The Abuelas of the title are a group of Argentinian grandmothers dedicated to tracing the children of “the disappeared”, who were abducted, tortured and killed under the General Videla-led junta, following his successful coup in 1976. Pregnant women were killed after giving birth, their babies given to party-approved adopters.
The long apartment scenes are separated by shorter, more theatrical glimpses of ESMA, the makeshift prison/maternity ward where the women were taken. These flashbacks (featuring Carolina Montenegro) are in shocking contrast to the rest of the play but are less well-served by Edward E. Haynes Jr.’s conspicuously well-appointed set.

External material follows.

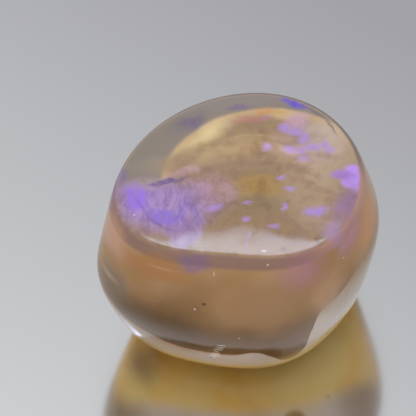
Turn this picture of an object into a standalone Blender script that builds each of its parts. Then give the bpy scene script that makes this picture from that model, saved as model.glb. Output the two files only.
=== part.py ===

Our sympathies shift as we hear all sides of the story, and some old wounds are re-opened. The play explores acceptance and forgiveness, and what constitutes motherhood. There are betrayals both big and small, as the family adjusts to the new knowledge that has been thrust upon them.
Director Andi Chapman keeps things moving briskly so we hardly notice that there is a lot more revelation than action. What could be a dry piece of political theatre is lifted by inventive staging and the authenticity of the performances.
The cast is uniformly excellent, the women rightly taking center-stage as stoic support is given by the men.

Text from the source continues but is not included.